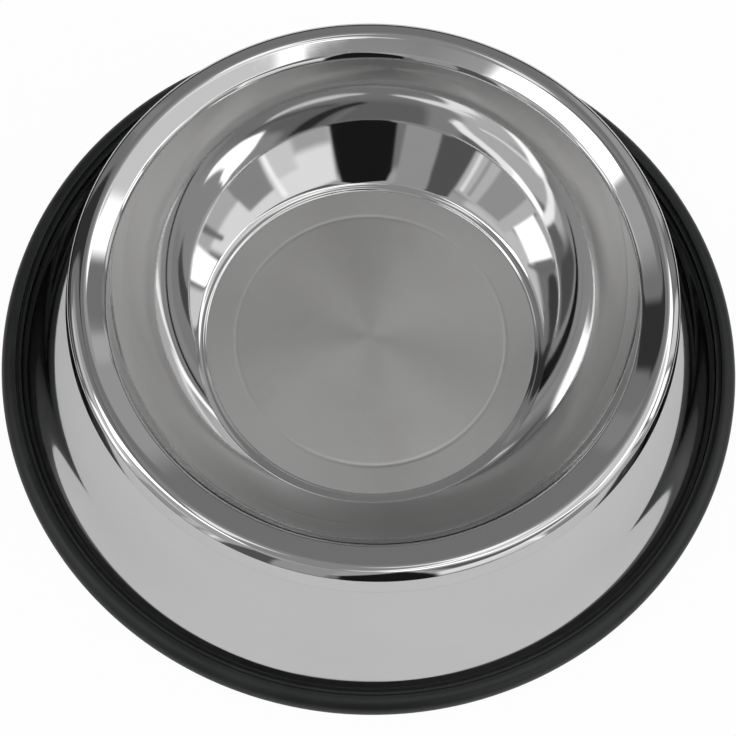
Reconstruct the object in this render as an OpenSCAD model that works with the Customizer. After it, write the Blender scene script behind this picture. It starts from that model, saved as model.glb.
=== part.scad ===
// Stainless feeding bowl: a drawn basin rolled over a conical skirt that stands in a rubber ring.
// Every piece is turned about the vertical axis. The floor under the bowl is at height zero.

/* [Basin] */
// Radius of the circle through the middle of the rolled rim
rim_line_r = 91.2; // [60:0.1:130]
// Height of the middle of the rolled rim above the floor
rim_line_z = 51.9; // [35:0.1:90]
// Outer radius of the roll in cross-section
rim_roll_r = 5.5; // [3:0.1:9]
// Direction from the middle of the roll to the sharp bend at its outer edge
edge_angle = 46; // [30:1:70]
// Inside radius of that sharp bend
edge_inner_r = 0.3; // [0.1:0.05:1]
// Thickness of the basin sheet
basin_t = 0.7; // [0.4:0.05:1.5]
// Slope of the band that leads from the roll towards the wall
lead_slope = 27; // [10:1:45]
// Width of that band along its slope
lead_w = 4.5; // [1:0.1:10]
// Radius of the bend that leads from the band into the wall
flare_r = 3; // [2:0.1:15]
// Slope at the top of the hollow wall, 90 would be upright
wall_angle = 76; // [60:1:86]
// Slope at the foot of the wall, where it runs into the tight corner
wall_foot_angle = 38; // [20:1:50]
// Slope at the foot of the tight corner
corner_end_angle = 5; // [0:1:15]
// Radius of the tight corner between wall and floor
corner_r = 4.6; // [2:0.1:15]
// Height of the foot of the tight corner
corner_foot_z = 13.9; // [6:0.1:30]
// Bend radius of the small step down to the satin floor
step_r = 1.3; // [1:0.05:3]
// Steepest slope in that step
step_angle = 35; // [15:1:60]
// Slope of the outer part of the satin floor
annulus_angle = 2.5; // [0.5:0.5:8]
// Width of the sloping part of the satin floor, outside the pressed ring
annulus_w = 9.6; // [3:0.1:20]
// Length of the rim edge turned down over the skirt
turn_down_h = 6.3; // [3:0.1:12]
// Lean of that edge from upright
turn_down_angle = 7; // [0:1:20]

/* [Skirt] */
// Thickness of the skirt sheet
skirt_t = 0.6; // [0.4:0.05:1.5]
// Lean of the skirt cone from upright
cone_angle = 22.5; // [10:0.5:35]
// Lean of the skirt where it meets the ring
foot_angle = 43; // [30:1:70]
// Radius of the long bend from the cone into the flared foot
foot_bend_r = 53.9; // [20:0.1:110]
// Height at which the skirt disappears into the ring
foot_z = 5; // [3:0.1:12]
// Bend radius from the skirt into its flat edge
flange_bend_r = 2; // [1:0.1:5]
// Length of the flat edge held in the ring
flange_w = 1.9; // [1:0.1:5]

/* [Ring] */
// Radius of the round bead in cross-section
ring_bead_r = 4; // [3:0.1:8]
// Direction from the middle of the bead to where it leaves the lip
bead_start_angle = 106; // [92:1:130]
// Width of the flat underside, inwards from the middle of the bead
ring_sole_w = 7.5; // [4:0.1:20]
// Distance from the mouth of the ring to the start of the bead
ring_lip_w = 1.7; // [1:0.1:4]
// Height of the thin lip over the skirt edge
ring_lip_h = 1.05; // [0.6:0.05:3]
// Radius of the thin raised line on the lip
ring_line_r = 0.35; // [0.2:0.05:1]
// Depth of the anti-slip groove in the underside
tread_h = 0.8; // [0.3:0.1:2]
// Width of the anti-slip groove in the underside
tread_w = 1.6; // [0.8:0.1:4]

/* [Smoothness] */
// Steps in each of the large bends of a cross-section
bend_steps = 14; // [6:1:24]
// Steps in each of the small bends of a cross-section
small_steps = 4; // [2:1:8]

/* [Fit] */
// Clearance between steel and rubber and between the two sheets
fit_gap = 0.06; // [0.03:0.01:0.3]
// Clearance between the top of the skirt and the inside of the roll
top_gap = 0.5; // [0.3:0.05:1.5]

/* [Hidden] */
$fn = 96;

// Unit vector at an angle
function ray(a) = [cos(a), sin(a)];

// Points on a bend about c, from angle a to angle b, leaving out the first ones
function bend(c, r, a, b, steps, skip) = [for (i = [skip : steps]) c + r * ray(a + (b - a) * i / steps)];

function reversed(points) = [for (i = [len(points) - 1 : -1 : 0]) points[i]];

// Basin centres and joints, from the turned-down edge inwards
rim_c = [rim_line_r, rim_line_z];
edge_r = edge_inner_r + basin_t;
edge_c = rim_c + (rim_roll_r - edge_r) * ray(edge_angle);
edge_top = edge_c + edge_r * ray(turn_down_angle);
edge_bottom = edge_top - turn_down_h * ray(turn_down_angle + 90);
flare_from = lead_slope + 90;
flare_to = wall_angle + 90;
flare_c = rim_c + (rim_roll_r - flare_r) * ray(flare_from) + lead_w * ray(flare_from + 90);
wall_top = flare_c + flare_r * ray(flare_to);
corner_turn = corner_r * (ray(wall_foot_angle - 90) - ray(corner_end_angle - 90));
wall_drop = wall_top[1] - corner_foot_z - corner_turn[1];
wall_bend_r = wall_drop / (cos(wall_foot_angle) - cos(wall_angle));
wall_c = wall_top - wall_bend_r * ray(wall_angle - 90);
corner_foot = wall_c + wall_bend_r * ray(wall_foot_angle - 90) - corner_turn;
corner_c = corner_foot - corner_r * ray(corner_end_angle - 90);
step_top_c = corner_foot - step_r * ray(corner_end_angle + 90);
step_middle = step_top_c + step_r * ray(step_angle + 90);
step_foot_c = step_middle - step_r * ray(step_angle - 90);
satin_edge = step_foot_c + step_r * ray(annulus_angle - 90);
crease_r = satin_edge[0] - annulus_w;
floor_z = satin_edge[1] - annulus_w * tan(annulus_angle);

// Basin sheet at a depth below its seen face
function basin_line(depth) = concat(
    [edge_bottom - depth * ray(turn_down_angle)],
    bend(edge_c, edge_r - depth, turn_down_angle, edge_angle, small_steps, 0),
    bend(rim_c, rim_roll_r - depth, edge_angle, flare_from, bend_steps, 1),
    bend(flare_c, flare_r - depth, flare_from, flare_to, bend_steps, 0),
    bend(wall_c, wall_bend_r + depth, wall_angle - 90, wall_foot_angle - 90, bend_steps, 1),
    bend(corner_c, corner_r + depth, wall_foot_angle - 90, corner_end_angle - 90, bend_steps, 1),
    bend(step_top_c, step_r - depth, corner_end_angle + 90, step_angle + 90, small_steps, 1),
    bend(step_foot_c, step_r + depth, step_angle - 90, annulus_angle - 90, small_steps, 1),
    [[crease_r, floor_z - depth], [0, floor_z - depth]]
);

// Skirt centres and joints, from its top edge inside the roll down to its flat edge in the ring
skirt_seam = edge_bottom - (basin_t + fit_gap) * ray(turn_down_angle);
foot_turn = foot_bend_r * (ray(cone_angle) - ray(foot_angle));
cone_drop = skirt_seam[1] - foot_z + foot_turn[1];
foot = [skirt_seam[0] + cone_drop * tan(cone_angle) + foot_turn[0], foot_z];
foot_c = foot + foot_bend_r * ray(foot_angle);
skirt_top_z = rim_line_z + rim_roll_r - basin_t - top_gap;
skirt_top = skirt_seam + (skirt_top_z - skirt_seam[1]) * [-tan(cone_angle), 1];
flange_c = foot + flange_bend_r * ray(foot_angle);
flange_start = flange_c - [0, flange_bend_r];
flange_end = flange_start + [flange_w, 0];

// Skirt sheet at a depth below its seen face
function skirt_line(depth) = concat(
    [skirt_top - depth * ray(cone_angle)],
    bend(foot_c, foot_bend_r + depth, cone_angle + 180, foot_angle + 180, bend_steps, 0),
    bend(flange_c, flange_bend_r + depth, foot_angle + 180, 270, small_steps, 1),
    [flange_end - [0, depth]]
);

// Ring section, from the mouth where the skirt goes in
bead_start_r = foot[0] + ring_lip_w;
bead_c = [bead_start_r - ring_bead_r * cos(bead_start_angle), ring_bead_r];
ring_inner_r = bead_c[0] - ring_sole_w;
mouth = foot + [fit_gap, 2 * fit_gap];
line_c = foot + [ring_lip_w / 2, ring_lip_h];
slot_end_r = flange_end[0] + fit_gap;
slot_top_z = flange_end[1] + fit_gap;
slot_bottom_z = flange_end[1] - skirt_t - fit_gap;
tread_r = (ring_inner_r + bead_c[0]) / 2;
tread_near = tread_r - tread_w / 2;
tread_far = tread_r + tread_w / 2;

// Drawn basin with its satin floor, polished wall and rolled rim turned down over the skirt
module inner_bowl() {
    color("#c9cacb") rotate_extrude() polygon(concat(basin_line(0), reversed(basin_line(basin_t))));
}

// Spun cone with a flared foot and a flat edge held in the ring
module outer_skirt() {
    color("#c4c5c6") rotate_extrude() polygon(concat(skirt_line(0), reversed(skirt_line(skirt_t))));
}

// Moulded ring: slot for the skirt edge, lip with a raised line, round bead, groove in the underside
module rubber_ring() {
    slot = [
        [slot_end_r, slot_bottom_z],
        [slot_end_r, slot_top_z],
        [flange_start[0] + fit_gap, slot_top_z],
        mouth
    ];
    lip = concat([[mouth[0], line_c[1]]], bend(line_c, ring_line_r, 180, 0, small_steps, 0));
    bead = concat([[bead_start_r, line_c[1]]], bend(bead_c, ring_bead_r, bead_start_angle, -90, bend_steps, 0));
    tread = [[tread_far, 0], [tread_far, tread_h], [tread_near, tread_h], [tread_near, 0]];
    inside = [[ring_inner_r, 0], [ring_inner_r, slot_bottom_z]];
    color("#141414") rotate_extrude() polygon(concat(slot, lip, bead, tread, inside));
}

inner_bowl();
outer_skirt();
rubber_ring();
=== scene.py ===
"""Looks of a stainless feeding bowl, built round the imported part.

Every piece is turned about the vertical axis. Cross-sections are drawn in
millimetres as lines and bends, and turned into meshes in metres.
"""

import logging
import math
from dataclasses import dataclass, field
from enum import Enum

import bpy
import numpy as np
from mathutils import Matrix, Vector


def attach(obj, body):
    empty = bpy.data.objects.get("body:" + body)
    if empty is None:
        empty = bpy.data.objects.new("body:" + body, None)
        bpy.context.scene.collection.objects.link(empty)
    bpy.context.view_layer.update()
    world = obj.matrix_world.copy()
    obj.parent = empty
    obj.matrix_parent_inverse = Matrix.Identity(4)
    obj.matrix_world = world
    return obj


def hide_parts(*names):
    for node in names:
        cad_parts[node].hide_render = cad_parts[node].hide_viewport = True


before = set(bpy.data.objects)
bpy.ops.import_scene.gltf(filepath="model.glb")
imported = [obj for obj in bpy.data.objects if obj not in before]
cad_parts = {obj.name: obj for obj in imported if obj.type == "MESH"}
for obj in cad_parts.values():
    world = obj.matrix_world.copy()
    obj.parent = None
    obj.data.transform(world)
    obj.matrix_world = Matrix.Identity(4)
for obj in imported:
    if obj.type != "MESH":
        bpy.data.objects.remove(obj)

Socket = bpy.types.NodeSocket
Colour = tuple[float, float, float]
LOG = logging.getLogger("feeding_bowl")
MM = 0.001
TURN_STEPS = 288
SAME_PLACE = 1e-5
ON_AXIS = 1e-6


def ray(angle: float) -> np.ndarray:
    """Unit vector at an angle in degrees, in the plane of a cross-section."""
    return np.array([math.cos(math.radians(angle)), math.sin(math.radians(angle))])


class Zone(Enum):
    """Which material slot of a piece a run of its outline takes."""

    MAIN = 0
    SECOND = 1


@dataclass
class Run:
    """One smooth run of an outline: its points and the normals there."""

    points: np.ndarray
    normals: np.ndarray
    zone: Zone


@dataclass
class Outline:
    """A cross-section drawn anticlockwise, with the material on its left."""

    runs: list[Run] = field(default_factory=list)

    def line(self, start: np.ndarray, end: np.ndarray, steps: int = 1, zone: Zone = Zone.MAIN) -> None:
        """Adds a straight run.

        Args:
            start: first point, radius and height in millimetres.
            end: last point.
            steps: number of faces along it.
            zone: material slot.
        """
        start, end = np.asarray(start, float), np.asarray(end, float)
        share = np.linspace(0, 1, steps + 1)[:, None]
        along = (end - start) / np.linalg.norm(end - start)
        normals = np.tile([along[1], -along[0]], (steps + 1, 1))
        self.runs.append(Run(start + (end - start) * share, normals, zone))

    def bend(
        self,
        centre: np.ndarray,
        radius: float,
        first: float,
        last: float,
        steps: int,
        zone: Zone = Zone.MAIN,
    ) -> None:
        """Adds part of a circle.

        Args:
            centre: its centre.
            radius: its radius.
            first: angle of the first point in degrees.
            last: angle of the last point.
            steps: number of faces along it.
            zone: material slot.
        """
        angles = np.radians(np.linspace(first, last, steps + 1))
        rays = np.stack([np.cos(angles), np.sin(angles)], 1)
        side = 1.0 if last > first else -1.0
        self.runs.append(Run(np.asarray(centre) + radius * rays, rays * side, zone))

    def line_on(self, end: np.ndarray, steps: int = 1, zone: Zone = Zone.MAIN) -> None:
        """Adds a straight run from where the outline ends so far."""
        self.line(self.runs[-1].points[-1], end, steps, zone)

    def backwards(self) -> "Outline":
        """The same outline drawn the other way, as for the hidden face of a sheet."""
        return Outline([Run(r.points[::-1], -r.normals[::-1], r.zone) for r in reversed(self.runs)])


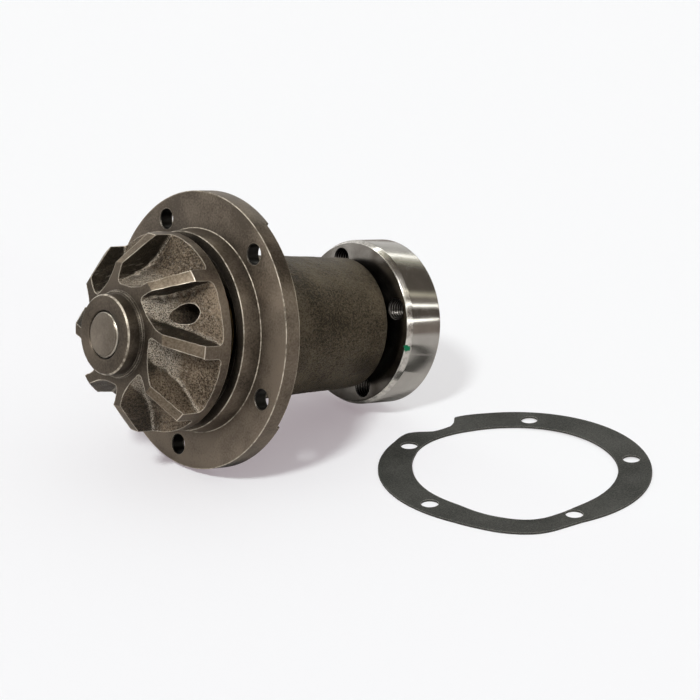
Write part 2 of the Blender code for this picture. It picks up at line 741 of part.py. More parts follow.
def main():
    clear_scene()
    housing_iron = material("housing_iron", (0.17, 0.15, 0.13), 0.6, 0.6)
    impeller_iron = material("impeller_iron", (0.20, 0.19, 0.17), 0.55, 0.6)
    turned_steel = material("turned_steel", (0.55, 0.54, 0.52), 0.25, 1.0)
    bearing_steel = material("bearing_steel", (0.62, 0.62, 0.64), 0.15, 1.0)
    spring_steel = material("spring_steel", (0.45, 0.45, 0.46), 0.35, 1.0)
    brass = material("seal_brass", (0.72, 0.55, 0.28), 0.35, 1.0)
    rubber = material("black_rubber", (0.03, 0.03, 0.03), 0.8, 0.0)
    nylon = material("cage_nylon", (0.55, 0.48, 0.36), 0.5, 0.0)
    carbon = material("seal_carbon", (0.06, 0.06, 0.065), 0.45, 0.0)
    ceramic = material("seal_ceramic", (0.85, 0.84, 0.80), 0.3, 0.0)
    fibre = material("gasket_fibre", (0.05, 0.05, 0.055), 0.85, 0.0)

    pump = axis_empty("pump_axis", -HUB_END)
    rotor = axis_empty("rotor_axis", 0, pump)
    seal_head = axis_empty("seal_head_axis", 0, pump)
    make_housing(housing_iron, pump)
    make_impeller(impeller_iron, rotor)
    make_shaft(bearing_steel, rotor)
    make_drive_hub(turned_steel, rotor)
    make_slinger(spring_steel, rotor)
    make_outer_ring(bearing_steel, pump)
    for row in BALL_ROWS:
        make_ball_row(row, bearing_steel, nylon, pump)
    make_bearing_seals(rubber, pump)
    make_snap_ring(spring_steel, pump)
    make_seal_case(brass, pump)
    make_seal_bellows(rubber, pump)
    make_seal_spring(spring_steel, pump)
    make_spring_retainer(spring_steel, seal_head)
    make_carbon_ring(carbon, seal_head)
    make_seal_seat(ceramic, rotor)
    make_seat_boot(rubber, rotor)
    make_gasket(fibre, pump)


main()
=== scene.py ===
"""The water pump's looks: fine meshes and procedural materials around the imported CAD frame.

Shapes are worked out in millimetres, with x along the shaft from the flange's mounting face,
and are then placed in the row frame, whose X axis is the shaft.
"""

import json
import math

import bmesh
import bpy
import numpy as np
from mathutils import Matrix, Vector, noise


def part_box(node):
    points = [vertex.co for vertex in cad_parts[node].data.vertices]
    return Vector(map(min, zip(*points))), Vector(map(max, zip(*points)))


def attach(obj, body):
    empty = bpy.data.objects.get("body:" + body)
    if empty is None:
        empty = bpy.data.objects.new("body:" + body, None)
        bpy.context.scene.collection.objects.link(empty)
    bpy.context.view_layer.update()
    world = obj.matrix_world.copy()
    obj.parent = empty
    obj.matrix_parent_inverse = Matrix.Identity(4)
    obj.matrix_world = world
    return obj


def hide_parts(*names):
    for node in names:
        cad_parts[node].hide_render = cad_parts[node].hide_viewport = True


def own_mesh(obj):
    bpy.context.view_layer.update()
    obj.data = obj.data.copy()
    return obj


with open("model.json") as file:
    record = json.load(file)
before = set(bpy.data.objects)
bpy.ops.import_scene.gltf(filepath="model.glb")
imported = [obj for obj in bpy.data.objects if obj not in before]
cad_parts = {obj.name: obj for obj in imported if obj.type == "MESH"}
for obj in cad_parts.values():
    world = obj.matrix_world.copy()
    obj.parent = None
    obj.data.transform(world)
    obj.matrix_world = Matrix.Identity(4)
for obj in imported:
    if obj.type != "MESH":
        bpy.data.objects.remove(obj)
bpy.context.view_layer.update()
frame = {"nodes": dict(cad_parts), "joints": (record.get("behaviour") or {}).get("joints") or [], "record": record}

MM = 0.001
TURN = 2 * math.pi
SEGMENTS = 240
SMALL_SEGMENTS = 96
RECORD = frame["record"]
MOUNTS = {mount["name"]: mount for mount in RECORD["mounts"]}
BODIES = {node: body for body, nodes in RECORD["behaviour"]["bodies"].items() for node in nodes}
JOINTS = {joint["name"]: joint for joint in frame["joints"]}
FLANGE_X = MOUNTS["mounting_flange"]["pos_m"][0] / MM


# Measures of the frame, in millimetres

# Below these, a run has no length, a point is on the axis, two ends are joined and a corner
# is straight; points of an outline are at least this far apart.
SHORTEST = 1e-5
ON_AXIS = 1e-3
JOINED = 0.01
APART = 0.02
STRAIGHT = 0.02


def span_x(node):
    """Where a node starts and ends along the shaft, from the flange's face."""
    low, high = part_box(node)
    return low.x / MM - FLANGE_X, high.x / MM - FLANGE_X


def outer_radius(node):
    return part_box(node)[1].z / MM


def section_pieces(node, degrees):
    """Where a node's triangles cross the half plane at this angle from the top."""
    mesh = frame["nodes"][node].data
    turn = math.radians(degrees)
    across = Vector((0, math.cos(turn), math.sin(turn)))
    outward = Vector((0, -math.sin(turn), math.cos(turn)))
    mesh.calc_loop_triangles()
    pieces = []
    for triangle in mesh.loop_triangles:
        corners = [mesh.vertices[index].co for index in triangle.vertices]
        ends = []
        for start, end in zip(corners, corners[1:] + corners[:1]):
            near, far = start @ across, end @ across
            if (near < 0) != (far < 0):
                point = start.lerp(end, near / (near - far))
                ends.append(Vector((point.x / MM - FLANGE_X, point @ outward / MM)))
        if len(ends) < 2 or (ends[1] - ends[0]).length < SHORTEST:
            continue
        ends.sort(key=lambda point: point.y)
        inner, outer = ends
        if outer.y < ON_AXIS:
            continue
        if inner.y < 0:
            inner = inner.lerp(outer, -inner.y / (outer.y - inner.y))
        pieces.append((inner, outer))
    return pieces


def section(node, degrees=0.1):
    """The outline of a turned node as (x, radius) points; a solid's runs from axis to axis."""
    pieces = section_pieces(node, degrees)
    on_axis = [ends for ends in pieces if ends[0].y < ON_AXIS]
    first = min(on_axis, key=lambda ends: ends[0].x) if on_axis else pieces[0]
    pieces.remove(first)
    outline = list(first)
    while pieces:
        here = outline[-1]
        nearest = min(pieces, key=lambda ends: min((end - here).length for end in ends))
        near, far = sorted(nearest, key=lambda end: (end - here).length)
        if (near - here).length > JOINED:
            break
        pieces.remove(nearest)
        outline.append(far)
    if on_axis:
        return straightened(outline, closed=False)
    return straightened(outline[:-1], closed=True)


def straightened(outline, closed):
    """Drops the points on a straight run, and those that repeat."""
    apart = [outline[0]]
    for point in outline[1:]:
        if (point - apart[-1]).length > APART:
            apart.append(point)
    kept = []
    for index, here in enumerate(apart):
        if not closed and index in (0, len(apart) - 1):
            kept.append(here)
            continue
        back = (here - apart[index - 1]).normalized()
        ahead = (apart[(index + 1) % len(apart)] - here).normalized()
        if abs(back.cross(ahead)) > STRAIGHT:
            kept.append(here)
    return [(point.x, point.y) for point in kept]


FLANGE_RADIUS = outer_radius("housing")
SPIGOT_END, NECK_END = span_x("housing")
BOSS_FRONT, IMPELLER_BACK = span_x("impeller")
IMPELLER_RADIUS = outer_radius("impeller")
HUB_START, HUB_END = span_x("drive_hub")
HUB_RADIUS = outer_radius("drive_hub")
SPIGOT_ROOT = 36.6
SPIGOT_EDGE = 35.7
FLANGE_BACK = 7.5


# Mesh helpers

OVERRUN = 2.0


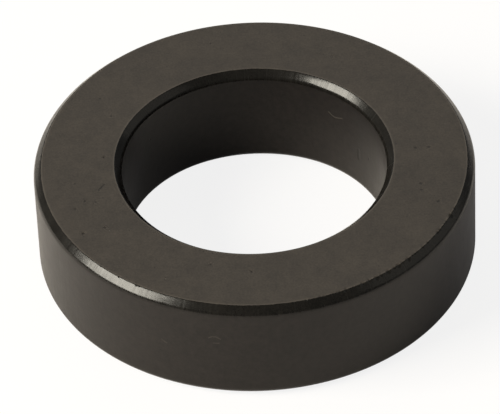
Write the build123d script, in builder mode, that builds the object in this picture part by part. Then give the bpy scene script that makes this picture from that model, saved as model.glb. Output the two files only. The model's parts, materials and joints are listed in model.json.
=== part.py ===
from build123d import *
import os

# Ferrite toroid core: one ring, pressed from ferrite powder and sintered.
# It lies flat. The Z axis runs up the middle of the bore, and the origin is
# the centre of the lower face. All sizes are in millimetres.

# The ring
outer_diameter = 31.0
bore_diameter = 18.6
height = 8.1

# The press tool leaves a 45 degree chamfer on each of the four rims.
outer_chamfer = 0.52
bore_chamfer = 0.5

# Tumbling after sintering rounds the corners of the chamfers: well where they
# run into the walls, and only a little where they meet the flat faces.
wall_rounding = 0.5
face_rounding = 0.1

outer_radius = outer_diameter / 2
bore_radius = bore_diameter / 2
ring_width = outer_radius - bore_radius


def rims_by_radius(ring):
    """The ring's circular edges in groups of equal radius, the bore's first."""
    return ring.edges().filter_by(GeomType.CIRCLE).group_by(SortBy.RADIUS)


with BuildPart() as toroid_core:
    with BuildSketch(Plane.XZ):
        with Locations((bore_radius, 0)):
            Rectangle(ring_width, height, align=(Align.MIN, Align.MIN))
    revolve(axis=Axis.Z)

    sharp_rims = rims_by_radius(toroid_core)
    chamfer(sharp_rims[-1], outer_chamfer)
    chamfer(sharp_rims[0], bore_chamfer)

    chamfered_rims = rims_by_radius(toroid_core)
    fillet(chamfered_rims[0] + chamfered_rims[-1], wall_rounding)

    flat_faces = toroid_core.faces().filter_by(Axis.Z)
    fillet(flat_faces.edges(), face_rounding)

toroid_core.part.label = "toroid_core"

os.makedirs("parts", exist_ok=True)
export_step(toroid_core.part, "parts/toroid_core.step")
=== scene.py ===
"""The looks of a ferrite toroid core: the pressed and sintered ring, and a plain studio to see it in."""

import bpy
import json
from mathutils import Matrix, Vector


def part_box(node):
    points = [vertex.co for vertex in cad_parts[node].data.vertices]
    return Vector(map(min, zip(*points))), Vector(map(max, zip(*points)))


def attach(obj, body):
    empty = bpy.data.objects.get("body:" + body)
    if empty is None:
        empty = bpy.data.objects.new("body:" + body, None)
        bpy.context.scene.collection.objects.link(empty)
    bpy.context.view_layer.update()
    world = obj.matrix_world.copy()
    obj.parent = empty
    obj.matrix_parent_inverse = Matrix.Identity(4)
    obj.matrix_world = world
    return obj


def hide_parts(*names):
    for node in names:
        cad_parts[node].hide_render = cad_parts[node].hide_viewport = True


bl_info = {
    "name": "Ferrite Toroid Core",
    "version": (1, 0, 0),
    "blender": (4, 5, 0),
    "location": "3D View > Sidebar > Toroid",
    "description": "Models a sintered ferrite ring with its press marks and finish, and lights it on a white table",
    "category": "Object",
}

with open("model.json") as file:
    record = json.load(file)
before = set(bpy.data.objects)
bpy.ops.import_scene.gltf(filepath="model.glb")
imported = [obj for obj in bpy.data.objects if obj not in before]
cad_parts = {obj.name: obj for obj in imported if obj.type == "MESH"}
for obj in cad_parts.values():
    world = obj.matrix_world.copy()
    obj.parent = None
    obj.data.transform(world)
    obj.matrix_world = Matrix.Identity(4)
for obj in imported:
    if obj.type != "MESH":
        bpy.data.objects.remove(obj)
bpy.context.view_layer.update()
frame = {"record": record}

import json
import math
import random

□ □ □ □

Transcribe precisely the lines between the one that contains "Write the build123d" and the one that contains "fillet(chamfered_rims[0] + chamfered_rims[-1], wall_rounding)", counting those two lines as part of the range.

### SOLUTION
Write the build123d script, in builder mode, that builds the object in this picture part by part. Then give the bpy scene script that makes this picture from that model, saved as model.glb. Output the two files only. The model's parts, materials and joints are listed in model.json.
=== part.py ===
from build123d import *
import os

# Ferrite toroid core: one ring, pressed from ferrite powder and sintered.
# It lies flat. The Z axis runs up the middle of the bore, and the origin is
# the centre of the lower face. All sizes are in millimetres.

# The ring
outer_diameter = 31.0
bore_diameter = 18.6
height = 8.1

# The press tool leaves a 45 degree chamfer on each of the four rims.
outer_chamfer = 0.52
bore_chamfer = 0.5

# Tumbling after sintering rounds the corners of the chamfers: well where they
# run into the walls, and only a little where they meet the flat faces.
wall_rounding = 0.5
face_rounding = 0.1

outer_radius = outer_diameter / 2
bore_radius = bore_diameter / 2
ring_width = outer_radius - bore_radius


def rims_by_radius(ring):
    """The ring's circular edges in groups of equal radius, the bore's first."""
    return ring.edges().filter_by(GeomType.CIRCLE).group_by(SortBy.RADIUS)


with BuildPart() as toroid_core:
    with BuildSketch(Plane.XZ):
        with Locations((bore_radius, 0)):
            Rectangle(ring_width, height, align=(Align.MIN, Align.MIN))
    revolve(axis=Axis.Z)

    sharp_rims = rims_by_radius(toroid_core)
    chamfer(sharp_rims[-1], outer_chamfer)
    chamfer(sharp_rims[0], bore_chamfer)

    chamfered_rims = rims_by_radius(toroid_core)
    fillet(chamfered_rims[0] + chamfered_rims[-1], wall_rounding)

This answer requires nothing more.